--- START OF RECORDS SHOWN ---

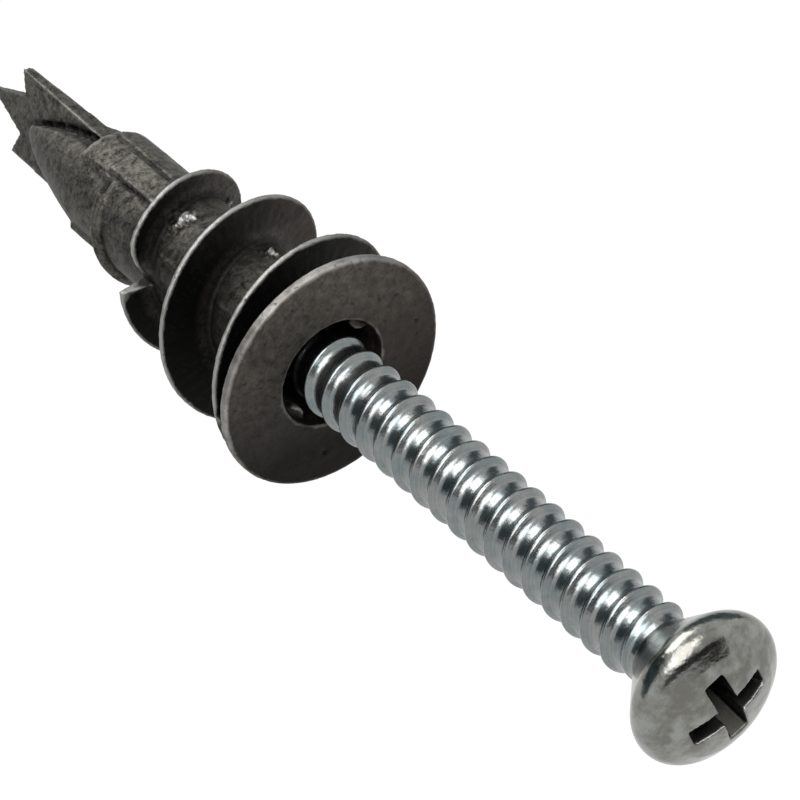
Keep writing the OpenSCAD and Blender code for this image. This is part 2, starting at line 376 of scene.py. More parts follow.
class Finish:
    """The nodes of a material or of the world, under construction."""

    def __init__(self, owner):
        self.owner = owner
        self.owner.use_nodes = True
        self.tree = self.owner.node_tree
        self.tree.nodes.clear()

    def node(self, kind, settings=None, values=None, output=0):
        """Adds one node: its settings first, then its sockets' values or links."""
        made = self.tree.nodes.new("ShaderNode" + kind)
        for name, value in (settings or {}).items():
            if name == "stops":
                self.set_stops(made.color_ramp, value)
            else:
                setattr(made, name, value)
        for name, value in (values or {}).items():
            if isinstance(value, Wire):
                self.tree.links.new(value.socket, made.inputs[name])
            else:
                made.inputs[name].default_value = value
        return Wire(self, made.outputs[output]) if made.outputs else None

    @staticmethod
    def set_stops(ramp, stops):
        while len(ramp.elements) < len(stops):
            ramp.elements.new(0.5)
        for element, (place, value) in zip(ramp.elements, stops):
            element.position = place
            element.color = (value, value, value, 1)

    def place(self):
        """Places on the piece, in millimetres."""
        where = self.node("TexCoord", output="Object")
        return self.node("Mapping", values={"Vector": where, "Scale": (1 / MM,) * 3})

    def axes(self, place):
        """The place's three numbers, each a value of its own."""
        return [self.node("SeparateXYZ", values={"Vector": place}, output=axis) for axis in "XYZ"]

    def radius(self, place):
        """How far a place is from the axis."""
        across = self.node("VectorMath", {"operation": "MULTIPLY"}, {0: place, 1: (1, 0, 1)})
        return self.node("VectorMath", {"operation": "LENGTH"}, {0: across}, "Value")

    def painted(self, name):
        """The value that Skin.paint kept under this name."""
        return self.node("Attribute", {"attribute_name": name}, output="Fac")

    def noise(self, place, scale, detail, roughness, distortion=0.0):
        return self.node("TexNoise", values={
            "Vector": place, "Scale": scale, "Detail": detail, "Roughness": roughness,
            "Distortion": distortion})

    def ramp(self, value, *stops):
        """Turns a value into another, by stops that are given as (value in, value out)."""
        return self.node("ValToRGB", {"stops": stops}, {"Fac": value})

    def mix(self, factor, first, second):
        """The first colour where the factor is 0, the second where it is 1."""
        return self.node("Mix", {"data_type": "RGBA"}, {0: factor, 6: first, 7: second}, 2)

    def bump(self, height, distance, strength, normal=None):
        values = {"Height": height, "Distance": distance, "Strength": strength}
        if normal:
            values["Normal"] = normal
        return self.node("Bump", values=values)

    def metal(self, base, metallic, roughness, normal):
        """Ends a metal's material."""
        return self.output(self.node("BsdfPrincipled", values={
            "Base Color": base, "Metallic": metallic, "Roughness": roughness, "Normal": normal}))

    def output(self, shader, kind="OutputMaterial"):
        self.node(kind, values={"Surface": shader})
        return self.owner


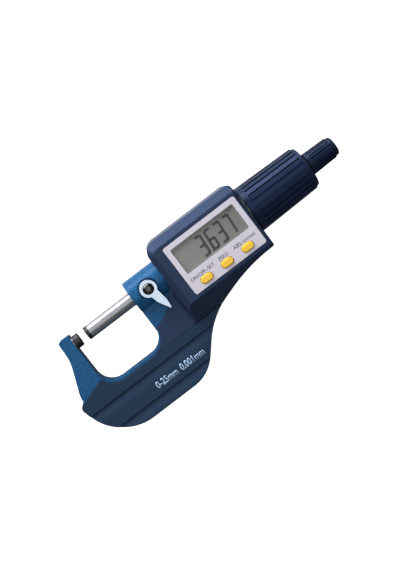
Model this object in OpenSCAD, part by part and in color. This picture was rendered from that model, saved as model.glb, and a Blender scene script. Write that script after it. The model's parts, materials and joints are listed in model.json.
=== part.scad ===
// Outside micrometer, 0 to 25 mm, with an electronic display.
// Origin: centre of the anvil's measuring face. +X runs along the spindle towards the ratchet,
// +Y away from the grip, +Z out of the display.

/* [Measuring line] */
// Gap between the two measuring faces
gap = 3.637; // [0:0.001:25]
// Diameter of the spindle and the anvil
spindle_d = 6.5; // [6:0.05:6.7]
// Length of each carbide tip on the measuring line
tip_l = 1.9; // [1:0.1:3]
// Pitch of the measuring thread
pitch = 0.5; // [0.5:0.25:1]
// Radial clearance of the running fits
run_gap = 0.03; // [0.01:0.01:0.08]

/* [Frame] */
// Thickness of the C-shaped frame
frame_t = 9; // [8:0.5:10]
// Depth of the throat below the spindle axis
throat_depth = 25.15; // [24:0.05:26]
// Distance from the anvil arm to the spindle boss
throat_w = 33.2; // [32:0.1:34]
// Corner radius of the throat
throat_r = 8.6; // [6:0.1:9]
// How far the anvil stands out of its arm
anvil_out = 3.3; // [3:0.1:4]
// Diameter of the boss that guides the spindle
boss_d = 16.7; // [15:0.1:17]

/* [Grip and housing] */
// Height of the covers' faces over the spindle axis plane
cover_z = 6.7; // [6.3:0.1:7.5]
// Wall thickness of the plastic covers
wall = 2.2; // [1.8:0.1:2.4]
// Y of the seam between the housing and the grip covers
seam_y = -25.7; // [-26:0.1:-25.5]
// Height of the display box's front face
face_z = 15.7; // [15.3:0.1:16.5]
// Depth of the display box's back face
back_z = 13.5; // [13.5:0.1:15]
// X of the box's left wall
box_left = 47.1; // [46.5:0.1:47.5]
// X of the box's right wall
box_right = 94.8; // [94.6:0.1:95]
// Y of the box's top wall
box_top = 15.9; // [15.5:0.1:17]
// Depth of the recess that the thimble closes into
recess_depth = 3.4; // [3.2:0.1:3.5]

/* [Display] */
// Size of the face plate
plate_size = [39, 25]; // [20:0.1:45]
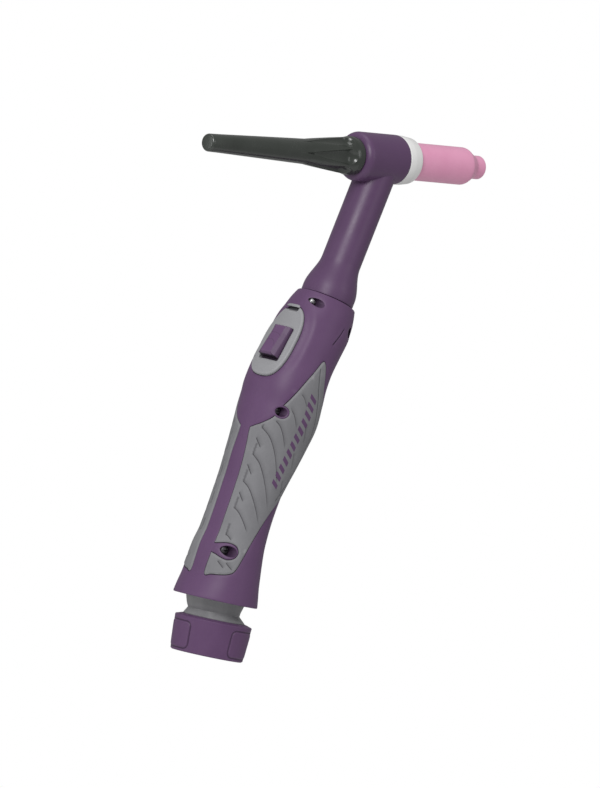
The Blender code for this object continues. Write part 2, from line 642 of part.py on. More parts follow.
cap_profile = [(0.0, CAP_TIP), (2.6, CAP_TIP + 0.25), (3.8, CAP_TIP + 1.2), (4.4, CAP_TIP + 3.0)]
cap_profile += [(4.6, -60.0), (5.0, -45.0), (5.45, -30.0), (5.85, -15.0), (6.2, -6.0)]
cap_profile += [(6.2 + 3.0 * ((h + 6.0) / 31.0) ** 0.9, h) for h in (0.0, 6.0, 12.0, 18.0, 22.0, 25.2)]
cap_profile += [(9.5, 25.4), (9.5, 27.9), (9.2, 28.1), (4.7, 28.1), (4.7, 40.0), (1.9, 40.0), (1.9, CAP_TIP + 5.0), (0.0, CAP_TIP + 4.4)]
turned("back_cap", cap_profile, 24, HEAD, BLACK, radius_at=scoop)
turned("back_cap_o_ring", [(5.8 + 0.75 * math.cos(math.radians(a)), 29.35 + 0.75 * math.sin(math.radians(a))) for a in range(0, 360, 60)],
       20, HEAD, RUBBER)
turned("collet_body", [(2.3, 44.0), (4.8, 44.0), (4.8, 60.2), (6.3, 60.5), (6.3, 76.0), (4.2, 77.5), (4.2, 99.0), (3.2, 100.5), (2.3, 100.5)],
       24, HEAD, COPPER)
turned("collet", [(1.45, 42.0), (2.0, 42.0), (2.0, 97.0), (1.45, 97.0)], 16, HEAD, COPPER)
turned("tungsten_electrode", [(0.0, ELECTRODE_START), (ELECTRODE_RADIUS, ELECTRODE_START + 0.2), (ELECTRODE_RADIUS, ELECTRODE_END - 6.5),
                              (0.15, ELECTRODE_END), (0.0, ELECTRODE_END)], 16, HEAD, TUNGSTEN)
ring = [(7.0, HEAD_FRONT + 0.3), (12.1, HEAD_FRONT + 0.3), (12.1, 60.6), (11.7, GASKET_FRONT - 2.2), (11.1, GASKET_FRONT - 0.7), (10.2, GASKET_FRONT), (7.0, GASKET_FRONT)]
turned("cup_gasket", ring, 28, HEAD, PTFE)
lip = CUP_END
outer = [(9.25, 68.0), (9.25, 104.2), (8.9, 106.1), (7.9, 108.1), (6.7, 109.9), (6.0, 111.5), (5.75, 113.0), (5.75, lip - 0.9), (5.3, lip - 0.15), (4.9, lip), (4.4, lip - 0.15), (4.0, lip - 0.8)]
inner = [(4.0, 112.5), (4.6, 110.1), (6.2, 106.1), (6.7, 103.5), (6.7, 67.7)]
turned("ceramic_cup", [(6.7, 67.7), (8.95, 67.7)] + outer + inner[:-1], 28, HEAD, CERAMIC)

# ---------------------------------------------------------------- screws
for label, x, z, depth, head in SCREW_SEATS:
    column = frame_on((x, 0.0, z), (0.0, -1.0, 0.0), (0.0, 0.0, 1.0))
    deep = depth - HEAD_SUNK - 1.8
    tail = deep - 1.1 if label == "case_screw_top" else -5.6
    turned(label, [(0.0, tail), (0.7, tail), (1.2, tail + 0.8), (1.2, deep), (head, deep), (head, deep + 1.3), (head - 0.6, deep + 1.8),
                   (1.1, deep + 1.8), (1.0, deep + 0.8), (0.0, deep + 0.8)], 16, column, STEEL)
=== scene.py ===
"""Looks of the TIG torch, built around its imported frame.

Shapes are written in millimetres with heights above the rear face of the sheath collar,
and turned into the row's metres when a mesh is made.
"""
import math

import bmesh
import bpy
import numpy as np
from mathutils import Matrix, Vector
from mathutils.geometry import delaunay_2d_cdt
from mathutils.kdtree import KDTree


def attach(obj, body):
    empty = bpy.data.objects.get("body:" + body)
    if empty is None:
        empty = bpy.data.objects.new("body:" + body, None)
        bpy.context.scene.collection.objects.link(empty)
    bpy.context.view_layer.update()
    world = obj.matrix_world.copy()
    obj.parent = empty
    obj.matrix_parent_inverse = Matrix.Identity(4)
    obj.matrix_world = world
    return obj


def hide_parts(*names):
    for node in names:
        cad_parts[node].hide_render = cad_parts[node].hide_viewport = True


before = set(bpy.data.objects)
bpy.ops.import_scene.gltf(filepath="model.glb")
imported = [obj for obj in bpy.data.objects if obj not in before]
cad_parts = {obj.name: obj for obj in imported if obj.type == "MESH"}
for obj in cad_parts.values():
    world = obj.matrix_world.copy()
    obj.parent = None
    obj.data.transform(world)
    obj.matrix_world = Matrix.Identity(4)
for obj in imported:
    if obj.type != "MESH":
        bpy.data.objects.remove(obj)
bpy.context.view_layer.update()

MM = 0.001
GRIP_HEIGHT = 85.0
RIM_HEIGHT = 27.3
BEND_HEIGHT = 100.0
SEAM_HEIGHT = 179.5
SLOPE_LOW = 0.0157
SLOPE_TOP = 0.268
WALL = 2.4
MM_PER_DEGREE = 0.33

# station: (height, forward shift, half depth, half width, roundness exponent)
HANDLE_STATIONS = (
    (27.3, 2.0, 20.9, 20.9, 2.00), (32.0, 1.8, 19.5, 20.4, 2.05), (38.0, 1.6, 17.7, 19.7, 2.10),
    (45.0, 1.7, 16.8, 18.8, 2.15), (52.0, 1.8, 16.0, 18.0, 2.15), (60.0, 1.35, 14.95, 17.0, 2.15),
    (72.0, 1.3, 14.6, 16.6, 2.15), (84.0, 1.3, 15.0, 16.5, 2.15), (100.0, 1.3, 17.2, 17.3, 2.15),
    (110.0, 1.5, 18.7, 18.1, 2.15), (120.0, 1.95, 19.6, 19.3, 2.15), (130.0, 3.6, 19.2, 19.9, 2.20),
    (140.0, 4.6, 17.7, 19.5, 2.25), (148.0, 4.1, 17.0, 19.2, 2.20), (156.0, 3.1, 17.0, 18.9, 2.20),
    (164.0, 1.9, 17.2, 18.3, 2.20), (170.0, 1.2, 16.8, 17.3, 2.15), (175.0, 0.9, 16.0, 16.4, 2.05),
    (179.8, 0.4, 14.8, 14.8, 2.00),
)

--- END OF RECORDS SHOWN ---

# AIM OF THE EXERCISE:
Reproduce exactly the lines from the one containing "turned(label, [(0.0, tail), (0.7, tail), (1.2, tail" through the one containing "cad_parts[node].hide_render = cad_parts[node].hide_viewport", inclusive, and nothing else.

# SOLUTION:
    turned(label, [(0.0, tail), (0.7, tail), (1.2, tail + 0.8), (1.2, deep), (head, deep), (head, deep + 1.3), (head - 0.6, deep + 1.8),
                   (1.1, deep + 1.8), (1.0, deep + 0.8), (0.0, deep + 0.8)], 16, column, STEEL)
=== scene.py ===
"""Looks of the TIG torch, built around its imported frame.

Shapes are written in millimetres with heights above the rear face of the sheath collar,
and turned into the row's metres when a mesh is made.
"""
import math

import bmesh
import bpy
import numpy as np
from mathutils import Matrix, Vector
from mathutils.geometry import delaunay_2d_cdt
from mathutils.kdtree import KDTree


def attach(obj, body):
    empty = bpy.data.objects.get("body:" + body)
    if empty is None:
        empty = bpy.data.objects.new("body:" + body, None)
        bpy.context.scene.collection.objects.link(empty)
    bpy.context.view_layer.update()
    world = obj.matrix_world.copy()
    obj.parent = empty
    obj.matrix_parent_inverse = Matrix.Identity(4)
    obj.matrix_world = world
    return obj


def hide_parts(*names):
    for node in names:
        cad_parts[node].hide_render = cad_parts[node].hide_viewport = True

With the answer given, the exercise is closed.